SHAKESPEARE / FEYDEAU : œuvres parallèles

 

Choisir de travailler sur Shakespeare et Feydeau au Théâtre de la Tempête, c’est permettre aux comédiens en formation de s’immerger dans un théâtre en pleine activité, en même temps que de se plonger dans deux répertoires vastes et riches et de se constituer un ensemble d’outils concrets.

Depuis plusieurs stages déjà nous concevons avec Bruno ces moments privilégiés comme des ateliers de pratique et d’expérimentation. Ce sont les auteurs et leurs œuvres qui nous conduisent à formuler et tenter de répondre aux questions spécifiques qu’ils soulèvent pour l’interprétation. Nous faisons le choix de confronter à chaque fois deux auteurs (Brecht-Claudel, Tchekhov- Levin, Genet-Viripaev). Cette mise en parallèle s’est révélée passionnante, dialectique, curieuse. Elle ouvre un champ d’interprétation à la fois vaste et borné.

Aujourd’hui, après avoir monté ou interprété Beaucoup de bruit pour rien, La Nuit des rois et L’Homme de paille, nous nous proposons de renouveler l’expérience des « œuvres parallèles » en choisissant
de travailler sur deux théâtre-mondes avec Shakespeare et Feydeau pour voir les scènes de l’un succéder à celles de l’autre, se confronter, se compléter, se contredire aussi. Du héros tragique au propriétaire amoureux,
de l’hermaphrodite philosophe à l’enfant roi, autant d’archétypes qui se meuvent dans ce double cosmos, qui est une chambre, qui est un théâtre.

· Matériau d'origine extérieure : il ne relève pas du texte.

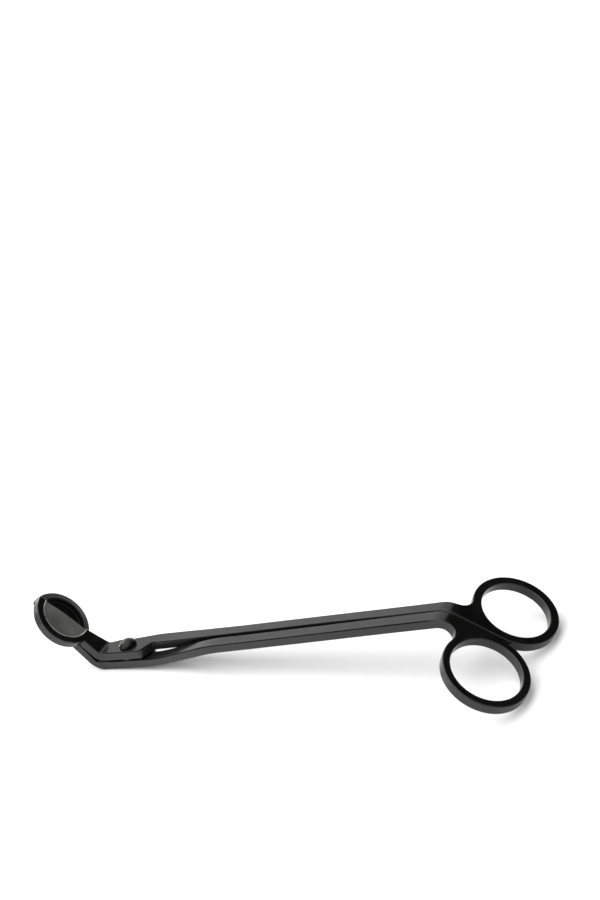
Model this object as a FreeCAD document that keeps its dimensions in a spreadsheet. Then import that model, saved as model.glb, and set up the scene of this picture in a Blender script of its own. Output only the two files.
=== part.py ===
import FreeCAD, Part
import os
import math
from FreeCAD import Vector as V

# Wick trimmer: two bent scissor arms that turn on one slotted screw. Each arm carries one half of a
# round, cup-like head set up at a steep angle, with a half-moon blade let into its rim, and a finger loop.
# While building, the origin is on the pivot axis, +X runs along the shafts towards the finger loops,
# +Y towards the side of the upper arm's loop and +Z is the pivot plates' normal. Every piece is then
# placed as the trimmer rests on a table: on the lower arm's bend and the far ends of both loops. Millimetres.

doc = FreeCAD.newDocument("wick_trimmer")
sheet = doc.addObject("Spreadsheet::Sheet", "sizes")

CELLS = [
    # pivot plates and shafts
    ("plate_thk", 3.2), ("plate_gap", 0.45), ("plate_half", 4.15), ("shaft_thk", 3.0), ("shaft_tilt_deg", 2.179),
    ("shaft_top_z", 2.762), ("shaft_half", 5.05), ("split_half", 0.15),
    # handles and finger loops
    ("apex_x", 125.41), ("handle_bend_deg", 39.98), ("handle_in_rad", 5.0), ("handle_out_rad", 8.0),
    ("loop_along", 18.05), ("loop_side", 14.95), ("loop_twist_deg", 5.0), ("loop_blend_rad", 4.0),
    ("hole_long", 11.73), ("hole_short", 10.66), ("top_loop_long", 14.95), ("top_loop_short", 13.4),
    ("low_loop_long", 14.3), ("low_loop_short", 13.0),
    # neck and head
    ("head_bend_x", 10.67), ("head_bend_deg", 61.57), ("head_skew_deg", 5.65), ("bend_in_rad", 1.5),
    ("low_bend_in", 2.0), ("low_bend_out", 7.0), ("head_ctr", 17.83), ("rim_rad", 11.41), ("seat_rad", 8.66),
    ("seat_clear", 0.015), ("rim_fall", 0.65), ("low_rim_rad", 11.6), ("low_rim_bevel", 0.9),
    # blades
    ("blade_floor", 1.3), ("top_blade_thk", 2.2), ("low_blade_thk", 2.8), ("blade_overlap", 1.1),
    ("land_wid", 0.9), ("cup_deep", 1.4), ("cup_wall", 0.35), ("cup_fillet", 0.6),
    # screw and washer
    ("pin_rad", 2.0), ("pin_run_clear", 0.04), ("pin_fit_clear", 0.012), ("screw_head_rad", 3.1), ("screw_head_hgt", 2.45),
    ("screw_head_edge", 1.0), ("slot_wid", 1.15), ("slot_deep", 1.25), ("slot_turn_deg", 50.0), ("washer_rad", 3.8), ("washer_thk", 0.41),
    ("cut_run", 8.23), ("cut_mid", 0.63), ("cut_slope", -1.34), ("cut_bow", 0.48),
    # how it rests on a table
    ("rest_tilt_deg", 3.891), ("rest_dx", -59.2325), ("rest_dy", -0.324), ("rest_dz", 4.172),
    # edges and cutting stock
    ("edge_rad", 0.35), ("stock_wide", 80.0), ("stock_high", 70.0), ("stock_head", 24.0), ("stock_handle", 24.0),
]
for i, (name, value) in enumerate(CELLS):
    row = i + 1
    sheet.set("A%d" % row, name)
    sheet.set("B%d" % row, repr(float(value)))
    sheet.setAlias("B%d" % row, name)
doc.recompute()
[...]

Choisir ces deux partitions si contrastées, c’est aborder deux modes d’interprétation bien distincts, qui font appel à des techniques très différentes. Deux manières d’aller conquérir deux vertus essentielles de l’interprétation : l’ivresse et l’exactitude. C’est aussi une plongée dans deux œuvres majeures avec une idée derrière la tête : l’une peut éclairer l’autre.

Avec Bruno, nous aimerions approfondir le travail passionnant du geste et de la parole vive, engagé au cours de nos expériences communes au plateau et lors de nos précédents stages. Nous pensons que chaque dramaturge appelle des techniques propres et qu’il n’y a pas que l’action qui fasse récit dans un poème : il y a tout un monde d’images et de sensations, ordonnées
 ou chaotiques qui travaillent l’inconscient de l’acteur 
et du spectateur. Au travers d’exercices nous prêterons une attention particulière aux images, idées et sensations proposées par les textes et la manière de leur donner corps. Des outils donc, et non une méthode : nous voulons proposer une pratique ouverte plutôt qu’une esthétique.

Nous tenons à mener un stage boulimique avec un grand volume de scènes. Nous laissons le champ de nos deux répertoires ouvert. Les stagiaires proposent les scènes qu’ils veulent jouer. Leur désir est premier. Nous voulons nous mettre au service de la relation de l’acteur avec l’auteur. C’est Tchekhov, dans une lettre à Maxime Gorki du 3 janvier 1899, qui définit le mieux à mes yeux l’objectif exorbitant, presque inavouable, que nous nous fixons : « Lorsque, pour un effet déterminé, on met en jeu le minimum de gestes, cela s’appelle la grâce... ».